- If I want to choose between two ETFs of different issuers following the same index, what are the factors should I consider?
- For example I want to decide between SCHD of Schwab and Vanguard High dividend yield. One thing is the expense ratio. Schwab's is lower. What else should I check?
- Is the demand for this ETF a factor? I am asking this because an ETF is supposed to follow an index, thus, I do not know if the demand for this ETF influences the price of the stock.
The key two things to consider when looking at similar/identical ETFs is the typical (or 'indicative') spread, and the trading volume and size of the ETF.
Just like regular stocks, thinly traded ETF's often have quite large spreads between buy and sell: in the 1.5-2%+ range in some cases. This is a huge drain if you make a lot of transactions and can easily be a much larger concern than a relatively trivial difference in ongoing charges depending on your exact expected trading frequency.

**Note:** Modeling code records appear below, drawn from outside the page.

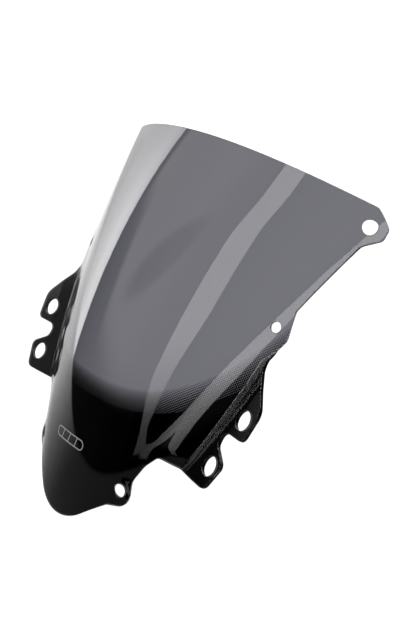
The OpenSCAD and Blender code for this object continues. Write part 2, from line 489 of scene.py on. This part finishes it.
def screen_sheet():
    """The solid sheet, with its edges rounded all round."""
    count = len(sheet.xw)
    up = normals(sheet.xw)
    points = [sheet_points(sheet.xw, np.zeros(count)), sheet_points(sheet.xw, np.full(count, SHEET_T))]
    bent = [up, -up]
    faces = sheet.tri.tolist() + (sheet.tri[:, ::-1] + count).tolist()
    total, offset = 2 * count, 0
    quarter = np.linspace(0, math.pi / 2, EDGE_STEPS + 1)[1:]
    for loop, (n, into) in zip(sheet.edges, sheet.frames):
        size = len(loop)
        flat = np.array([sheet.index[offset + k] for k in range(size)])
        offset += size
        rings = [flat]
        for angle, inner_side in [(a, False) for a in quarter] + [(a, True) for a in quarter[::-1]]:
            inset = EDGE_ROUND * (1 - math.sin(angle))
            sunk = EDGE_ROUND * (1 - math.cos(angle))
            depth = SHEET_T - sunk if inner_side else sunk
            face_way = -n if inner_side else n
            points.append(sheet_points(loop, np.full(size, depth)) + inset * into)
            bent.append(face_way * math.cos(angle) - into * math.sin(angle))
            rings.append(np.arange(total, total + size))
            total += size
        rings.append(flat + count)
        for upper, lower in zip(rings, rings[1:]):
            for k in range(size):
                j = (k + 1) % size
                faces.append((int(upper[j]), int(upper[k]), int(lower[k]), int(lower[j])))
    return make_object("screen_sheet_shell", np.vstack(points), faces, np.vstack(bent))


def film(name, keep, depth, thickness):
    """A thin closed film of the triangles in keep, its outer side at the given depth."""
    tri = sheet.tri[keep]
    used, packed = np.unique(tri, return_inverse=True)
    tri = packed.reshape(tri.shape)
    xw = sheet.xw[used]
    n = len(xw)
    up = normals(xw)
    outer = sheet_points(xw, np.full(n, depth))
    back = sheet_points(xw, np.full(n, depth + thickness))
    faces = tri.tolist() + (tri[:, ::-1] + n).tolist()
    edges = [edge for a, b, c in tri.tolist() for edge in ((a, b), (b, c), (c, a))]
    both_ways = set(edges)
    for a, b in edges:
        if (b, a) not in both_ways:
            faces.append((b, a, a + n, b + n))
    return make_object(name, np.vstack([outer, back]), faces, np.vstack([up, -up]))


def black_print():
    """The solid black on the back of the nose, the ears and the lower flanks."""
    mid = sheet.xw[sheet.tri].mean(axis=1)
    return film("black_print_film", mid[:, 1] < black_top(mid[:, 0]), SHEET_T + INK_GAP, INK_T)


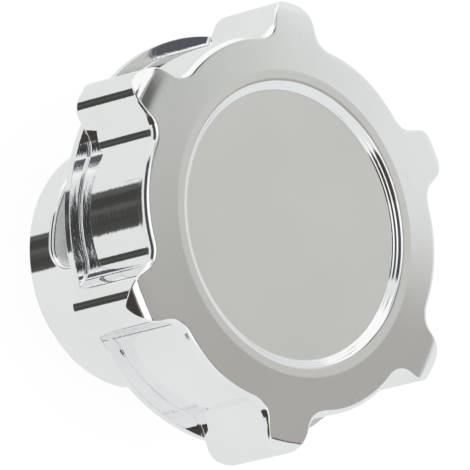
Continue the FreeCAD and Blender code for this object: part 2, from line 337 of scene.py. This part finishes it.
# Lower border of the tube: its open end with both slots, once round. A point is a direction
# about the axis, a sideways distance x from it and a height, so at any radius p its angle is
# direction + asin(x / p). The last two values are the normal out of the metal, within the
# wall's sheet.
def slotOutline(n, rows):
    half = n["slotWidth"] / 2
    plan, wall = n["plan"], n["slotWall"]
    middle = wall + half
    entry = n["slotEnd"] - n["slotSweep"]
    legs = []

    # One leg of the border; single values are repeated along it.
    def add(direction, x, z, nx, nz):
        values = [np.atleast_1d(np.asarray(v, float)) for v in (direction, x, z, nx, nz)]
        legs.append(np.stack(np.broadcast_arrays(*values)))

    # Centre plus radius times (cos, sin); the sign turns the normal out of or into the arc.
    def arc(direction, cx, cz, radius, start, end, count, sign):
        turn = np.radians(np.linspace(start, end, count))
        add(direction, cx + radius * np.cos(turn), cz + radius * np.sin(turn),
            sign * np.cos(turn), sign * np.sin(turn))

    corner = math.degrees(math.asin(half / n["radius"])) + n["cornerTurn"]
    count, step = rows["planArc"], rows["turn"]
    for turn in (0.0, 180.0):
        a, b = entry + turn, n["slotEnd"] + turn
        # Corner between the open end and the entry's near wall, then up the wall.
        arc(a, -half - plan, plan, plan, -90, 0, count, 1)
        add(a, -half, np.arange(plan + rows["wallStart"], middle, rows["wall"]), 1, 0)
        # Round the top, along the run, round its end and back along the lower wall.
        arc(a, 0, middle, half, 180, 95, rows["nearArc"], -1)
        add(np.arange(a, b, step), 0, middle + half, 0, -1)
        arc(b, 0, middle, half, 90, -90, rows["roundEnd"], -1)
        add(np.arange(b, a + corner, -step)[1:], 0, wall, 0, 1)
        # Down the entry's far wall and along the open end.
        arc(a, half + plan, wall - plan, plan, 90, 180, count, 1)
        down = np.arange(wall - plan - rows["wallStart"], plan + rows["wallEnd"], -rows["wall"])
        add(a, half, down, -1, 0)
        arc(a, half + plan, plan, plan, 180, 270, count, 1)
        add(np.arange(a + corner, a + 180 - corner, step), 0, 0, 0, -1)
    return np.hstack(legs)


# The outline at one radius, moved into the metal by a distance along its normal.
def outlineAt(outline, radius, inset):
    direction, x, z, nx, nz = outline
    angle = np.radians(direction) + np.arcsin(x / radius)
    return np.unwrap(angle) - inset * nx / radius, z - inset * nz


# Points on a cylinder: (radius cos angle, radius sin angle, z).
def onCylinder(angle, radius, z):
    return np.column_stack([radius * np.cos(angle), radius * np.sin(angle), z * np.ones_like(angle)])


# Which point of the border lies nearest to the seam: the one whose angle, less the seam's
# and brought between minus and plus half a turn, is smallest.
def seamStart(angle, n):
    away = (angle - math.radians(n["seam"]) + math.pi) % (2 * math.pi) - math.pi
    return int(np.argmin(np.abs(away)))


# Fills one cylinder between the border and a level circle above it. The cylinder is unrolled
# to arc length against height, scattered with evenly spaced points, joined into triangles
# and rolled up again.
def sheet(outline, radius, inset, n, rows, spacing):
    top, around = n["zoneTop"], rows["around"]
    angle, z = outlineAt(outline, radius, inset)
    start = seamStart(angle, n)
    angle, z = np.unwrap(np.roll(angle, -start)), np.roll(z, -start)
    # A row of points just inside the border keeps its smooth shading narrow.
    nearAngle, nearZ = outlineAt(outline, radius, inset + rows["support"])
    near = np.column_stack([np.unwrap(np.roll(nearAngle, -start)) * radius, np.roll(nearZ, -start)])
    border = np.column_stack([angle * radius, z])
    border = np.vstack([border, [border[0, 0] + 2 * math.pi * radius, border[0, 1]]])
    lidAngle = angle[0] + np.linspace(2 * math.pi, 0, around + 1)
    lid = np.column_stack([lidAngle * radius, np.full(around + 1, top)])
    heights = np.arange(border[0, 1], top, rows["seamSide"])[1:-1]
    right = np.column_stack([np.full(len(heights), border[-1, 0]), heights])
    left = np.column_stack([np.full(len(heights), border[0, 0]), heights[::-1]])
    loop = np.vstack([border, right, lid, left])
    gx, gz = np.meshgrid(
        np.arange(border[0, 0] + spacing, border[-1, 0] - spacing / 2, spacing),
        np.arange(border[:, 1].min() + spacing, top - spacing / 2, spacing))
    inner = np.column_stack([gx.ravel(), gz.ravel()])
    apart = inner[:, None] - loop[None]
    gap = np.min(np.hypot(apart[..., 0], apart[..., 1]), axis=1)
    inner = np.vstack([near[2:-2], inner[gap > spacing * rows["clear"]]])
    flat = [Vector(p) for p in np.vstack([loop, inner])]
    result = delaunay_2d_cdt(flat, [], [list(range(len(loop)))], 1, 1e-6)
    flatPoints = np.array([tuple(p) for p in result[0]])
    return onCylinder(flatPoints[:, 0] / radius, radius, flatPoints[:, 1]), np.array(result[2])


# A profile turned round the axis: (r cos a, r sin a, z), held inside the flange's size.
def lathe(chain, blend, n, marks, firstAngle, around):
    s, r, z, _ = roundedProfile(chain, blend)
    r = np.interp(marks, s, np.minimum(r, n["flangeRadius"]))
    z = np.interp(marks, s, np.minimum(z, n["top"]))
    a = firstAngle + np.linspace(0, 2 * math.pi, around, endpoint=False)
    points = np.stack([r[:, None] * np.cos(a), r[:, None] * np.sin(a),
                       np.repeat(z[:, None], around, 1)], axis=-1)
    return points.reshape(-1, 3), triangles(gridFaces(len(marks), around))


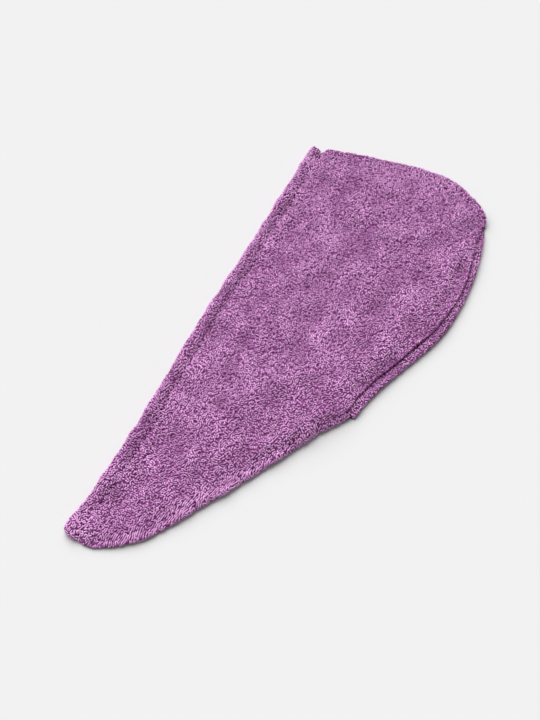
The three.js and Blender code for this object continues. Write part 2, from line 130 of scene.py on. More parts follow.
def surface_of(objects):
    """The objects' faces as one search tree, with the mean normal of each face's corners."""
    points, faces, lean = [], [], []
    for each in objects:
        mesh = each.data
        first = len(points)
        points += [tuple(v.co) for v in mesh.vertices]
        corner = [v.normal for v in mesh.vertices]
        for face in mesh.polygons:
            faces.append([first + i for i in face.vertices])
            mean = Vector((0, 0, 0))
            for i in face.vertices:
                mean += corner[i]
            lean.append(tuple(mean.normalized()))
    return BVHTree.FromPolygons(points, faces), np.array(lean)


def places(mesh):
    """The vertices' places as rows of numbers, in millimetres."""
    flat = np.empty(len(mesh.vertices) * 3)
    mesh.vertices.foreach_get("co", flat)
    return flat.reshape(-1, 3) * 1000


def put_places(mesh, rows):
    """Moves the vertices to these places, given in millimetres."""
    mesh.vertices.foreach_set("co", (rows / 1000).ravel())
    mesh.update()


# Where the towel's four edges run: for each place along an edge, how far out the cloth reaches.
# The spine, the tail and the lip are read along y, and the top edge along x, in millimetres.
spine_rows = places(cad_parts["spine_seam"].data)
spine_along = np.arange(-318, 299, 22)
spine_out = np.array([spine_rows[np.abs(spine_rows[:, 1] - y) < 16][:, 0].min() for y in spine_along])
tail_rows = places(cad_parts["tail_seam"].data)
tail_along = np.arange(-322, -47, 9)
tail_out = np.array([tail_rows[np.abs(tail_rows[:, 1] - y) < 7][:, 0].max() for y in tail_along])
lip_rows = places(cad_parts["upper_panel"].data)
lip_along = np.arange(-92, 280, 8)
lip_out = np.array([lip_rows[np.abs(lip_rows[:, 1] - y) < 7][:, 0].max() for y in lip_along])
top_rows = places(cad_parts["top_seam"].data)
top_along = np.arange(-110, 114, 8)
top_out = np.array([top_rows[np.abs(top_rows[:, 0] - x) < 7][:, 1].max() for x in top_along])
TAIL_SLANT = 0.72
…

Poor spreads are also generally related to a lack of liquidity, and illiquid assets are usually the first to become heavily disconnected from the underlying in cases where the authorized participants (APs) face issues. In general with stock ETFs that trade very liquid markets this has historically not been much of an issue, as the creation/redemption mechanism on these types of assets is pretty robust: it's consequences on typical spread is much more important for the average retail investor.
On point #3, no, this would create an arbitrage which an authorized participant would quickly take advantage of. Worth reading up about the creation and redemption mechanism (here is a good place to start) to understand the exact way this happens in ETFs as it's very key to how they work.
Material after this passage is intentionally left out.